Can invite-only Clubhouse continue to pack its virtual rooms?

Does Clubhouse have staying power, or is it just a passing fad? The invite-only iPhone-only social audio app has started pulling in some big names including Tom Hanks, Tiffany Haddish, and, yes, even Mr. Facebook himself, Mark Zuckerberg. But do people have time for (or even want) another category of social media platform?

Launched in April 2020, just after the COVID-19 pandemic really took hold in the U.S., the app had just 1,000 users a month later. Now? At least 10 million people are signed on.

This week, Fortune tech writer Danielle Abril and senior editor Robert Hackett joined Michal Lev-Ram and Brian O’Keefe, the hosts of Fortune Brainstorm, a podcast about how technology is changing our lives, to discuss Clubhouse’s place in the social media landscape.

First, how does it work? “Think of it like an interactive podcast,” says Abril. “There are rooms that you can create to make it more like a presentation…And it’s very structured. And then there are rooms where it’s, ‘Let’s all jump in and just talk.’”

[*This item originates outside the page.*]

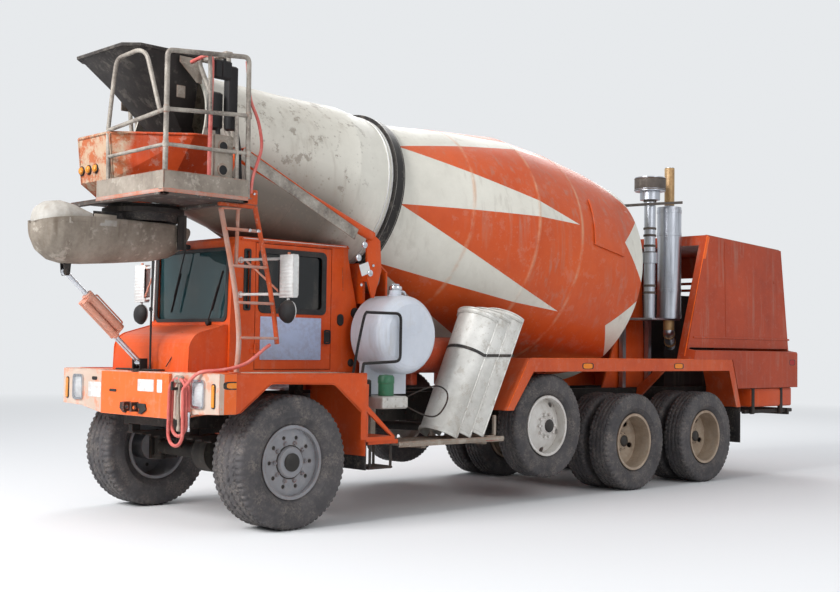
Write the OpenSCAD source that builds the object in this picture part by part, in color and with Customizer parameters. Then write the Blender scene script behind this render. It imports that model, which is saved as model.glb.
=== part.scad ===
// Front-discharge concrete mixer truck, full size, in millimetres.
// Stations along X are measured from the front axle, +X forwards, +Y to the left side.
// The whole model is then moved so that the origin is on the ground under its middle.

/* [Running gear] */
// Width over the body and over the rear tyres
body_w = 2440; // [2380:10:2500]
// Front axle to lifted axle
lift_axle_back = 3240; // [3150:10:3300]
// Front axle to the first driven rear axle
drive_axle_back = 4630; // [4600:10:4750]
// Spacing of the two driven rear axles
tandem_gap = 1370; // [1300:10:1400]
// How far the lifted axle is held above its running height
axle_lift = 215; // [150:5:240]
// Front tyre diameter
front_tyre_d = 1090; // [1060:5:1110]
// Front tyre width
front_tyre_w = 410; // [380:5:420]
// Rear tyre diameter
rear_tyre_d = 1030; // [1000:5:1050]
// Rear tyre width
rear_tyre_w = 272; // [250:2:280]
// Distance between the middles of a pair of twin tyres
twin_gap = 335; // [325:5:345]
// Middle of the front tyre from the truck's middle
front_track_half = 1005; // [990:5:1010]
// Middle of the lifted axle's tyre from the truck's middle
lift_track_half = 1030; // [1000:5:1040]
// Steering angle limit, each way
steer_limit = 32; // [20:1:35]

/* [Chassis] */
// Height of a frame rail
rail_h = 270; // [240:5:290]
// Outer face of a frame rail from the truck's middle
rail_out = 430; // [400:5:440]
// Top of the frame rails above the ground
rail_top = 1060; // [1040:5:1080]
// Front face of the bumper from the front axle
bumper_x = 760; // [740:5:800]
// Rear end of the engine hood from the front axle
tail_back = 8030; // [7950:10:8200]
// Top of the front deck above the ground
deck_top = 1260; // [1240:5:1280]
// Sheet thickness of decks, guards and steps
sheet = 8; // [6:1:12]

/* [Cab] */
// Half the cab's width
cab_half_w = 620; // [600:5:640]
// Windscreen face from the front axle
cab_front = 250; // [230:5:260]
// Back wall of the cab, behind the front axle
cab_back = 1220; // [1180:5:1225]
// Cab roof above the ground
cab_top = 2400; // [2360:5:2405]
// Thickness of the cab walls and doors
cab_wall = 40; // [30:2:50]
// Front edge of the door opening from the front axle
door_front = 0; // [-20:5:20]
// Length of the door opening
door_len = 840; // [800:5:860]
// Running gap round a door
door_gap = 6; // [6:1:10]
// Door opening limit
door_limit = 72; // [50:1:74]

/* [Drum] */
// Rear face of the drum, behind the front axle
drum_back = 5450; // [5400:10:5480]
// Height of the drum's axis at its rear face
drum_z = 2155; // [2140:5:2180]
// Rise of the drum's axis towards the front
drum_tilt = 10.7; // [10.2:0.1:11]
// Largest radius of the drum
drum_r = 1205; // [1180:5:1210]
// Wall of the drum
drum_wall = 8; // [6:1:12]
// Distance of the running ring along the axis
ring_s = 4010; // [3980:5:4040]
// Outer radius of the running ring
ring_r = 835; // [825:5:845]
// Width of the running ring
ring_w = 120; // [100:5:140]
// Length of the drum along its axis
drum_len = 6065; // [6000:5:6090]
// Radius of the drum's mouth
mouth_r = 560; // [540:5:570]

/* [Discharge gear] */
// Slewing axis of the chute from the front axle
slew_x = 720; // [715:5:730]
// Lifting pivot of the chute from the front axle
lift_x = 480; // [470:5:500]
// Height of the lifting pivot, and of the chute's axis
chute_z = 2370; // [2360:5:2375]
// Front end of the chute from the front axle
chute_tip = 1780; // [1760:5:1800]
// Radius of the chute at its tip
chute_r = 250; // [235:5:252]
// Wall of the chutes
chute_wall = 8; // [6:1:10]
// How far the chute lowers
chute_drop = 28; // [20:1:28]
// Height of the platform floor's underside
platform_z = 2645; // [2645:5:2670]
// Front edge of the platform from the front axle
platform_front = 1270; // [1250:5:1290]
// Left edge of the platform from the truck's middle
platform_left = 1100; // [1060:5:1120]
// Height of the guard rail above the platform
guard_h = 1080; // [1000:10:1100]
// Rim of the charge hopper above the ground
hopper_top = 3900; // [3880:5:3940]

/* [Rear body] */
// Top of the engine hood above the ground
hood_top = 2860; // [2820:5:2880]
// Half width of the hood's roof
hood_roof_half = 1080; // [1050:5:1100]
// Wall of the engine hood
hood_wall = 30; // [20:2:40]
// Diameter of the silencer
silencer_d = 280; // [240:5:300]

/* [Hidden] */
$fn = 48;
mid_x = (chute_tip - tail_back) / 2;
half_w = body_w / 2;
front_axle_z = front_tyre_d / 2;
rear_axle_z = rear_tyre_d / 2;
lift_axle_z = rear_axle_z + axle_lift;
twin_out_y = half_w - rear_tyre_w / 2 - 8;
twin_in_y = twin_out_y - twin_gap;
twin_mid_y = (twin_out_y + twin_in_y) / 2;
drive_axle2_back = drive_axle_back + tandem_gap;
rail_low = rail_top - rail_h;
// Clearances: a seat, and a running fit
seat = 0.3;
run = 0.1;
orange = [0.80, 0.22, 0.05];
white_paint = [0.80, 0.80, 0.77];
grey_steel = [0.55, 0.54, 0.52];
dark_steel = [0.12, 0.12, 0.13];
rubber = [0.09, 0.09, 0.09];
chrome = [0.75, 0.76, 0.78];
glass = [0.45, 0.60, 0.65, 0.4];
cream = [0.72, 0.71, 0.67];

// Points on an arc, for outlines
function arc(cx, cy, r, a0, a1, n) =
  [for (i = [0:n]) [cx + r * cos(a0 + (a1 - a0) * i / n), cy + r * sin(a0 + (a1 - a0) * i / n)]];

module box(x0, x1, y0, y1, z0, z1) {
  translate([x0, y0, z0]) cube([x1 - x0, y1 - y0, z1 - z0]);
}
// Round bar between two points
module bar(p, q, d) {
  v = q - p;
  h = norm(v);
  translate(p) rotate([0, acos(v.z / h), atan2(v.y, v.x)]) cylinder(d = d, h = h, $fn = 24);
}
// Round bar through a list of points, with ball corners
module rail(points, d) {
  for (i = [0:len(points) - 2]) bar(points[i], points[i + 1], d);
  for (p = points) translate(p) sphere(d = d + 3, $fn = 24);
}
module both_sides() {
  children();
  mirror([0, 1, 0]) children();
}
module on_side(side) {
  if (side > 0) children();
  else mirror([0, 1, 0]) children();
}
module placed() {
  translate([-mid_x, 0, 0]) children();
}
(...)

Conversations on the platform run the gamut from social justice to venture capital to the latest and greatest books and movies.

As for how useful the app is right now? “To be honest,” says Hackett, “I haven’t found a good way to know when the good conversations are happening. But…what’s good about it is the serendipity. You never know who is going to be there…And you often [hear] really good people speak.”

Later on the show, one of Clubhouse’s earliest members, Jon Sakoda, a founding partner of Decibel, a venture capital firm, joined the conversation.

Sakoda says the mid-pandemic launch was perfect timing. “It was the social network that we needed at the time. We all needed a place to find friends online. We all needed a place to have ad hoc conversation and serendipity.”

Rounding out the show is Eliran Sapir, founder and CEO of Apptopia, which provides market intelligence for the mobile app industry.

If Clubhouse continues “to grow, then the next thing they need to crack is retention,” says Sapir. “And that’s where the verdict is still out.”